William Stanek: Digging in to special preferences

William here again. Now that we’ve talked about what Group Policy preferences are and how you can use them, let’s dig deeper into ways you configure preferences. In addition to preferences you manage using C-R-U-D, there are preferences you manage using an interface similar to the actual Control Panel interface. Generally, these preferences have both CRUD actions that can be applied and editing states. For ease of reference, I call these special preferences, and they include preference items for

  • Start Menu settings

  • Regional and Language settings

  • Internet options

  • Folder options

  • Power options

You can identify special preference items immediately because settings are underlined using a solid green line or a red dashed line or have an icon depicting a green circle or a red circle. These elements indicate the editing state of a particular item. Green items are delivered and processed. Red items are not delivered or processed.

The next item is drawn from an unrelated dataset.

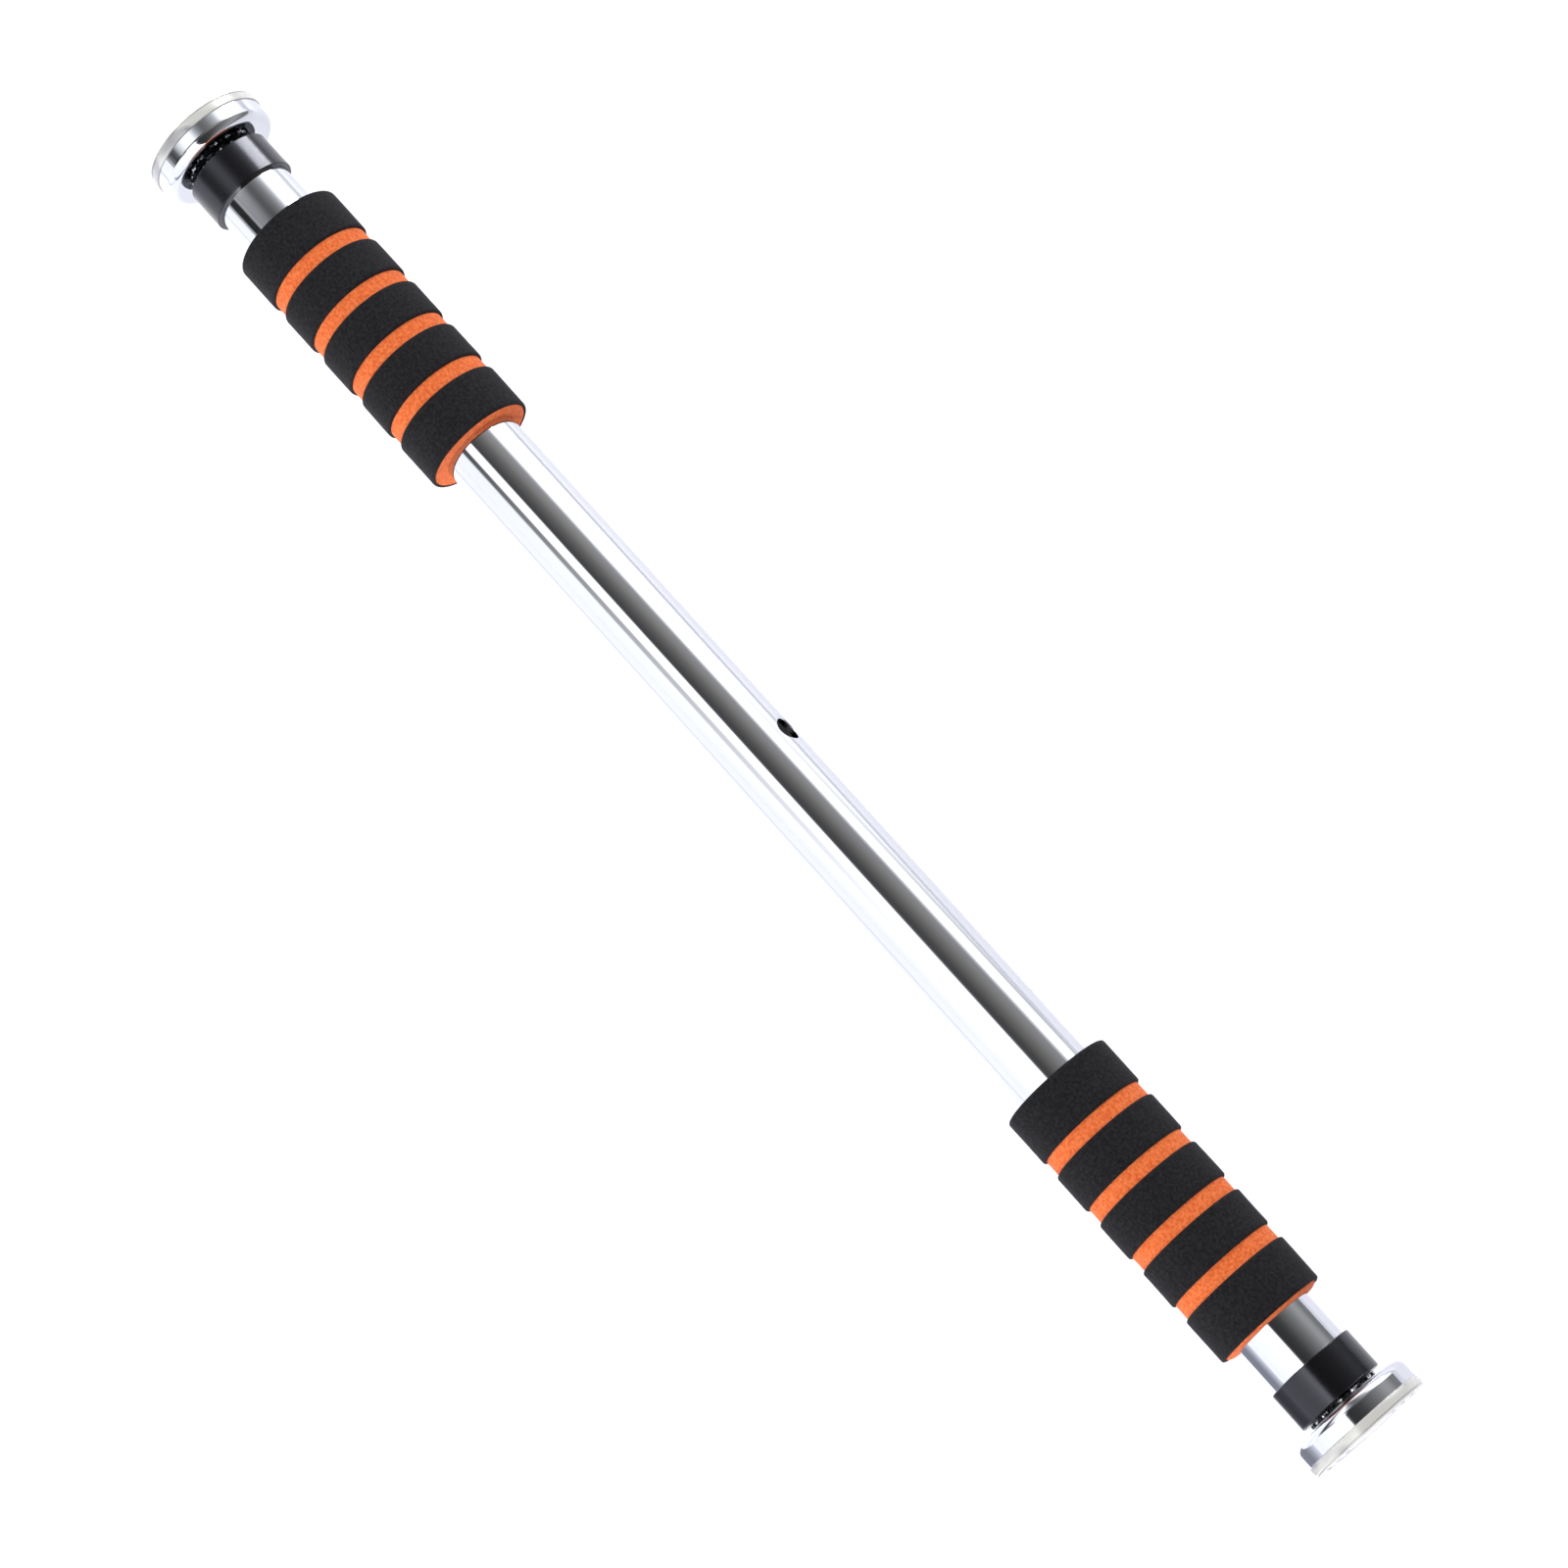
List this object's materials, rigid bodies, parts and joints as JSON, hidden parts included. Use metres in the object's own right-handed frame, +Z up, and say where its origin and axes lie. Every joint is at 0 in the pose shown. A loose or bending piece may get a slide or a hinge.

One thing to point out and if you’ve been working with Windows for a while, you won’t be surprised as you’ve probably come to expect that things aren’t always clear cut. And indeed, there are standard preference items that have extended interfaces. For example, when you create preference items for scheduled tasks to run in Windows Vista or later, you have the CRUD actions and an extended interface similar to the standard interface used by Windows Vista or later. However, these preference items won’t have green and red editing state indicators. The green and red indicators tell you that you are working with a special preference item.

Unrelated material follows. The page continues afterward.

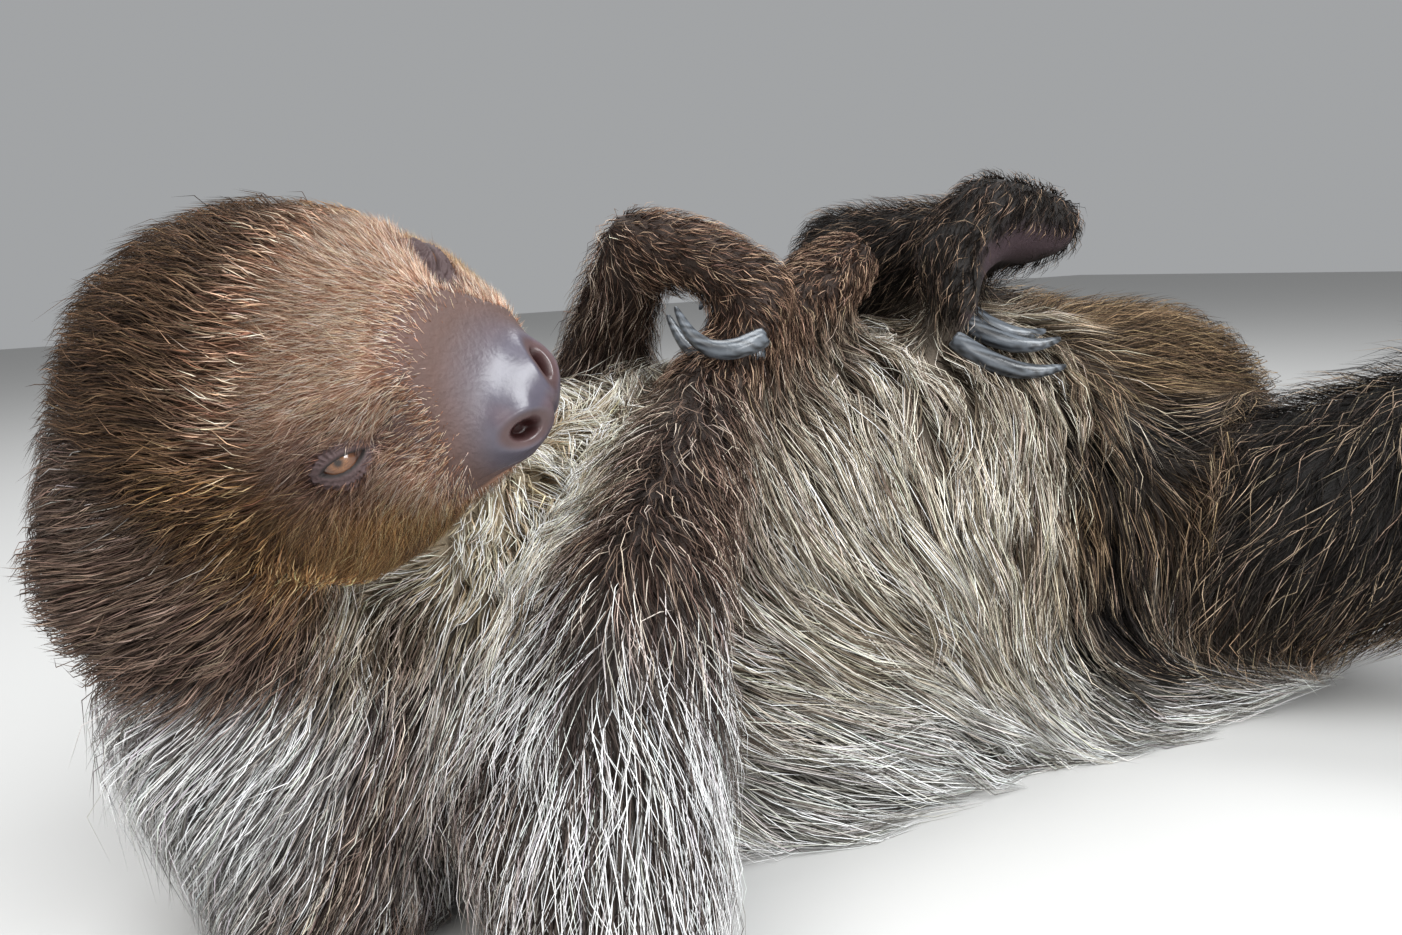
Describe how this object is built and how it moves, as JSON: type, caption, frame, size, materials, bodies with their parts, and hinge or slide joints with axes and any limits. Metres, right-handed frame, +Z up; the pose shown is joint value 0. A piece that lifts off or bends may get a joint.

The best way to show you how special preferences are used is just to start right in and go. When you are configuring preferences for the Start Menu, you specify whether you want to create a preference item for computers running Windows XP or computers running Windows Vista and later. You can then define general settings, including icon size for programs and then number of programs to list on the Start Menu as well as configuration options for the Classic Start Menu, the simple Start Menu or both.

Preference items for folder options and power options are also divided into separate items for computers running Windows XP or computers running Windows Vista and later. For Windows XP, you can configure Power options and Power schemes. For Windows Vista and later, you can configure Power plans.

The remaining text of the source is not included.